Childhood cancers: the importance of precise diagnosis
This diagnosis is made based on a microscopic examination of a tumor sample and imaging exams. Now, in addition, a genetic analysis and search for tumor biomarkers in the blood and/or urine are often performed, providing specific information concerning the risk of development.
Once the diagnosis has been determined, the treatment is decided upon during a multi-disciplinary consultation meeting among the various specialists, including pediatric oncologists, radiotherapists, surgeons and pediatric psychologists. The major concern, aside from recovery, is to limit the after-effects of treatment and maintain the body’s functions as far as possible. Chemotherapy is therefore often used as a first line of treatment to reduce the size of the tumor. Conservative surgery may then be offered, aiming to preserve the organ and the surrounding tissue to the extent possible.
Chemotherapy is in fact the only treatment able to destroy the cancer cells at several points in the body. It is therefore recommended to treat cancers that affect several sites in the body (such as leukemia), which develop and harm certain blood cells, or lymphomas, which affect the white blood cells or lymphocytes. It is also used to treat tumors that already show metastasis at the time of diagnosis.

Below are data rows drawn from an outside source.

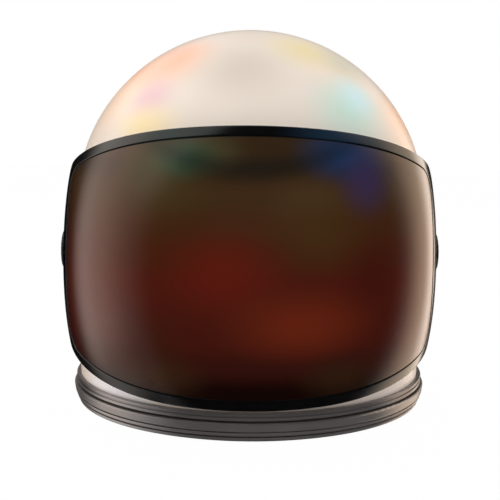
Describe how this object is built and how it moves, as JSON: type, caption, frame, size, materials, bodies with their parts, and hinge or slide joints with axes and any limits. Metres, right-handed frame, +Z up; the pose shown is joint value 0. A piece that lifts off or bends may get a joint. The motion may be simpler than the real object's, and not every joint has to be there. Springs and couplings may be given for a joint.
{
  "type": "astronaut helmet",
  "caption": "Round astronaut helmet with a dark wrap-round visor that swings up on side knobs, a padded shell and a neck ring with a turning lock band.",
  "frame": {"origin": "centre of the neck opening on the flat bottom face of the neck ring", "axes": "+Z up along the neck axis, -Y out of the face, +X to the wearer's left, which is the right in a front view"},
  "size_m": [0.3264, 0.3483, 0.319],
  "materials": {
    "shell_white": "glossy pearl white lacquer with soft colour shifts",
    "visor_amber": "dark amber tinted polycarbonate, mirror gloss, almost opaque",
    "frame_black": "gloss black moulding with a bevelled rim",
    "knob_black": "satin black moulding",
    "ring_grey": "satin mid grey",
    "black_rubber": "matt black rubber",
    "dark_plastic": "dark low-friction plastic",
    "steel": "bright fasteners",
    "aluminium": "machined",
    "brass": "turned",
    "foam_grey": "fabric-covered foam"
  },
  "bodies": {
    "helmet": {"helmet_shell": "shell_white", "port_trim": "black_rubber", "upper_ring": "ring_grey", "base_ring": "ring_grey", "base_screws": "steel", "neck_seal": "black_rubber", "glide_ring_upper": "dark_plastic", "glide_ring_lower": "dark_plastic", "stop_pin_left": "steel", "stop_pin_right": "steel", "pivot_stud_left": "steel", "pivot_stud_right": "steel", "backing_plate_left": "aluminium", "backing_plate_right": "aluminium", "pivot_nut_left": "steel", "pivot_nut_right": "steel", "inner_washer_left": "dark_plastic", "inner_washer_right": "dark_plastic", "crown_pad": "foam_grey", "rear_pad": "foam_grey", "side_pad_left": "foam_grey", "side_pad_right": "foam_grey"},
    "visor": {"visor_lens": "visor_amber", "lens_seal": "black_rubber", "visor_frame": "frame_black", "pivot_bushing_left": "brass", "pivot_bushing_right": "brass", "outer_washer_left": "dark_plastic", "outer_washer_right": "dark_plastic"},
    "left_knob": {"pivot_knob_left": "knob_black", "knob_insert_left": "brass"},
    "right_knob": {"pivot_knob_right": "knob_black", "knob_insert_right": "brass"},
    "lock_band": {"lock_band": "ring_grey", "lock_lugs": "steel", "lug_screws": "steel"}
  },
  "joints": [
    {"name": "visor_swing", "type": "hinge", "parent": "helmet", "child": "visor", "pos_m": [0, 0, 0.128], "axis": [-1, 0, 0], "range_deg": [0, 65]},
    {"name": "left_knob_turn", "type": "hinge", "parent": "helmet", "child": "left_knob", "pos_m": [-0.16, 0, 0.128], "axis": [-1, 0, 0], "range_deg": [0, 180]},
    {"name": "right_knob_turn", "type": "hinge", "parent": "helmet", "child": "right_knob", "pos_m": [0.16, 0, 0.128], "axis": [1, 0, 0], "range_deg": [0, 180]},
    {"name": "lock_band_turn", "type": "hinge", "parent": "helmet", "child": "lock_band", "pos_m": [0, 0, 0.0136], "axis": [0, 0, 1], "range_deg": [0, 25]}
  ]
}
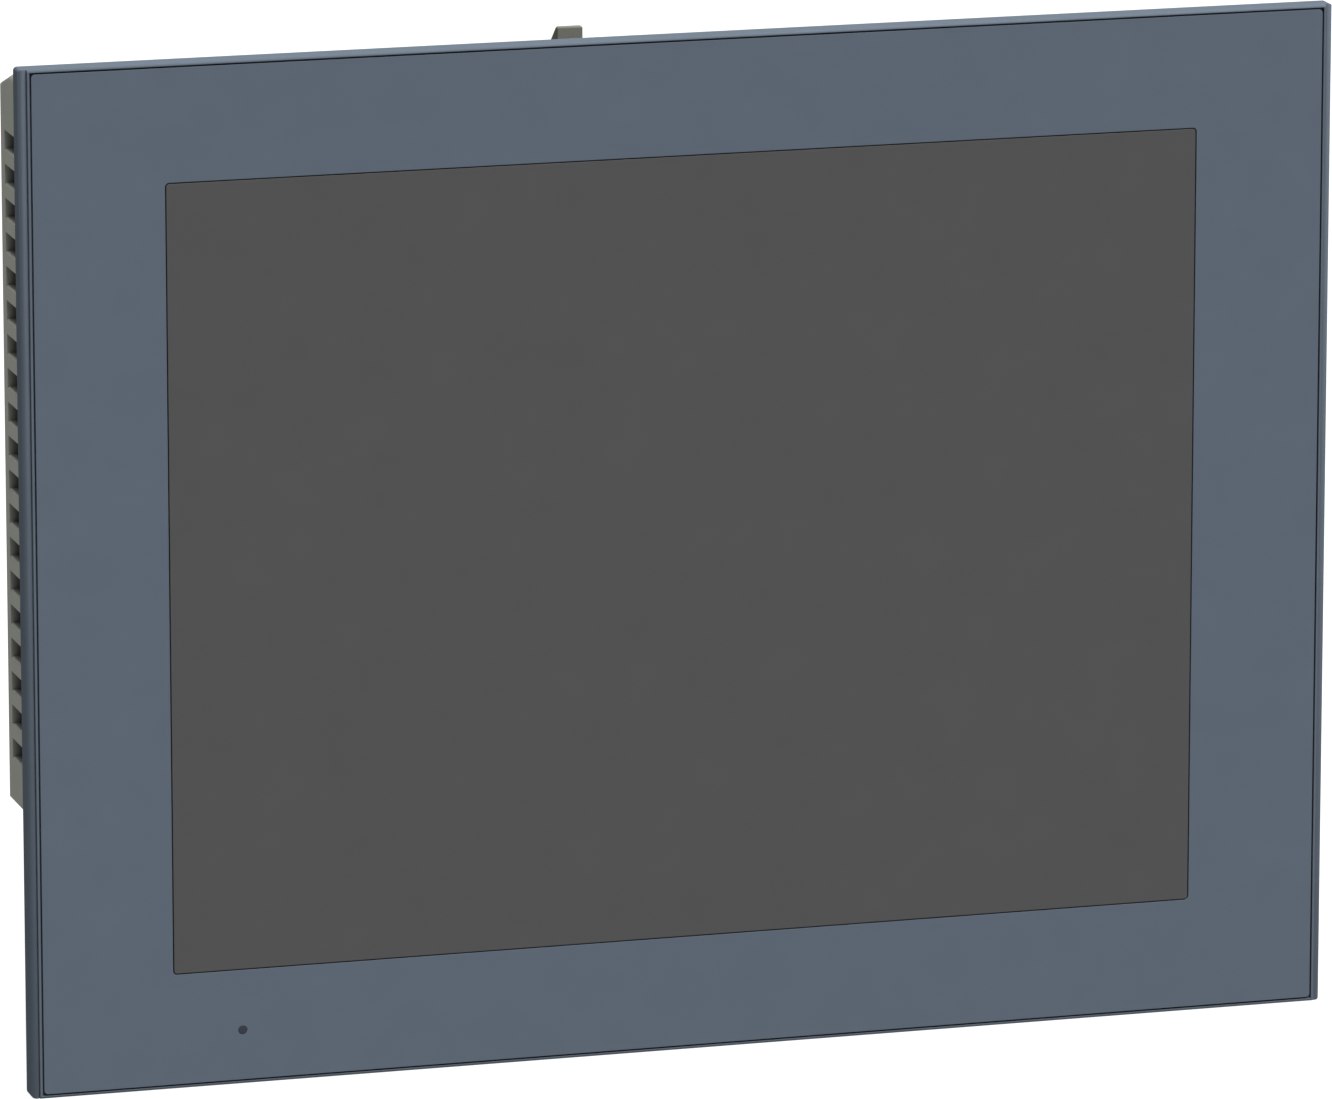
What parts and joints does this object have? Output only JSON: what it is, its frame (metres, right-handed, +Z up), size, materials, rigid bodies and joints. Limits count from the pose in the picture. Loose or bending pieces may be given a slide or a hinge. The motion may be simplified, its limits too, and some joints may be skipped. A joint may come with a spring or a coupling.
{
  "type": "hmi touch panel",
  "caption": "Panel-mounted touch operator terminal with a wide flat bezel, a large display, a vented rear housing, connectors on a downward ledge, a card door and a spring hook.",
  "frame": {"origin": "centre of the bezel's rear face, the plane where the control panel's front surface seats", "axes": "+X to the right as the operator sees it, +Y into the cabinet, +Z up"},
  "size_m": [0.315, 0.056, 0.241],
  "materials": {
    "bezel_plastic": "fine moulded texture, dark blue-grey",
    "overlay_film": "satin printed film, blue-grey",
    "touch_screen": "anti-glare hard coat over an unlit display",
    "touch_glass": "clear float glass",
    "housing_plastic": "fine spark texture, warm grey",
    "gasket_rubber": "smooth black elastomer",
    "foam": "closed-cell foam",
    "light_lens": "smoked lens",
    "circuit_board": "green solder mask",
    "chip_plastic": "black moulding compound",
    "black_plastic": "black moulded plastic",
    "green_plastic": "green moulded plastic",
    "red_plastic": "red moulded plastic",
    "white_plastic": "white moulded plastic",
    "clear_guide": "optical acrylic",
    "lcd_glass": "dark polariser",
    "flex_film": "amber polyimide film",
    "plated_steel": "zinc-plated steel",
    "nickel_shell": "nickel-plated sheet",
    "heat_sink_aluminium": "extruded, clear anodised",
    "gold_contacts": "gold-plated contacts",
    "brass_standoff": "turned brass",
    "label_film": "blank silver polyester label"
  },
  "bodies": {
    "unit": {"front_bezel": "bezel_plastic", "front_overlay": "overlay_film", "touch_film": "touch_screen", "touch_glass": "touch_glass", "touch_tail": "flex_film", "status_light": "light_lens", "status_board": "circuit_board", "panel_gasket": "gasket_rubber", "display_gasket": "foam", "lcd_frame": "plated_steel", "lcd_cell": "lcd_glass", "light_guide": "clear_guide", "backlight_strip": "white_plastic", "lcd_tray": "white_plastic", "lcd_cable": "white_plastic", "display_pads": "foam", "chassis_plate": "plated_steel", "chassis_screws": "plated_steel", "board_standoffs": "brass_standoff", "main_board": "circuit_board", "board_screws": "plated_steel", "processor": "chip_plastic", "heat_sink": "heat_sink_aluminium", "memory_chips": "chip_plastic", "interface_chips": "chip_plastic", "power_coil": "chip_plastic", "capacitors": "heat_sink_aluminium", "backup_battery": "nickel_shell", "buzzer": "black_plastic", "rear_housing": "housing_plastic", "housing_screws": "plated_steel", "rating_plate": "label_film", "power_header": "green_plastic", "power_pins": "nickel_shell", "serial_shell": "nickel_shell", "serial_insert": "black_plastic", "serial_pins": "gold_contacts", "jack_screws": "nickel_shell", "serial_jack": "nickel_shell", "ethernet_jack_1": "nickel_shell", "ethernet_jack_2": "nickel_shell", "jack_contacts": "gold_contacts", "usb_port_1": "nickel_shell", "usb_port_2": "nickel_shell", "usb_inserts": "black_plastic", "usb_mini_port": "nickel_shell", "card_socket": "nickel_shell", "switch_block": "red_plastic"},
    "hook": {"anti_drop_hook": "housing_plastic"},
    "door": {"card_door": "housing_plastic"},
    "plug": {"power_plug": "green_plastic", "plug_screws": "nickel_shell", "terminal_screws": "nickel_shell"},
    "switch_1": {"switch_lever_1": "white_plastic"},
    "switch_2": {"switch_lever_2": "white_plastic"},
    "switch_3": {"switch_lever_3": "white_plastic"},
    "switch_4": {"switch_lever_4": "white_plastic"}
  },
  "joints": [
    {"name": "hook_flex", "type": "hinge", "parent": "unit", "child": "hook", "pos_m": [-0.0208, 0.042, 0.1045], "axis": [1, 0, 0], "range_deg": [0, 16], "stiffness_Nm_per_rad": 1.3},
    {"name": "door_hinge", "type": "hinge", "parent": "unit", "child": "door", "pos_m": [0.112, 0.0285, -0.0606], "axis": [-1, 0, 0], "range_deg": [0, 90]},
    {"name": "plug_pull", "type": "slide", "parent": "unit", "child": "plug", "axis": [0, 0, -1], "range_m": [0, 0.014]},
    {"name": "switch_slide_1", "type": "slide", "parent": "unit", "child": "switch_1", "axis": [0, 1, 0], "range_m": [0, 0.0019]},
    {"name": "switch_slide_2", "type": "slide", "parent": "unit", "child": "switch_2", "axis": [0, 1, 0], "range_m": [0, 0.0019]},
    {"name": "switch_slide_3", "type": "slide", "parent": "unit", "child": "switch_3", "axis": [0, 1, 0], "range_m": [0, 0.0019]},
    {"name": "switch_slide_4", "type": "slide", "parent": "unit", "child": "switch_4", "axis": [0, 1, 0], "range_m": [0, 0.0019]}
  ]
}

Radiotherapy remains the first line of treatment when the tumor is not accessible for surgery, which is the case with certain brain tumors. Proton therapy is often chosen over classic radiotherapy. This ultra-precise form of radiotherapy can irradiate tumors located deep inside the body and close to sensitive organs, such as the optic nerve or certain parts of the brain. It limits the side effects usually associated with radiotherapy and which limit its use, such as slowed growth or increased risk of secondary cancer.
The proton therapy center at Institut Curie’s Orsay site was entirely renovated in 2010 and is one of only two centers in France that offers proton therapy to children.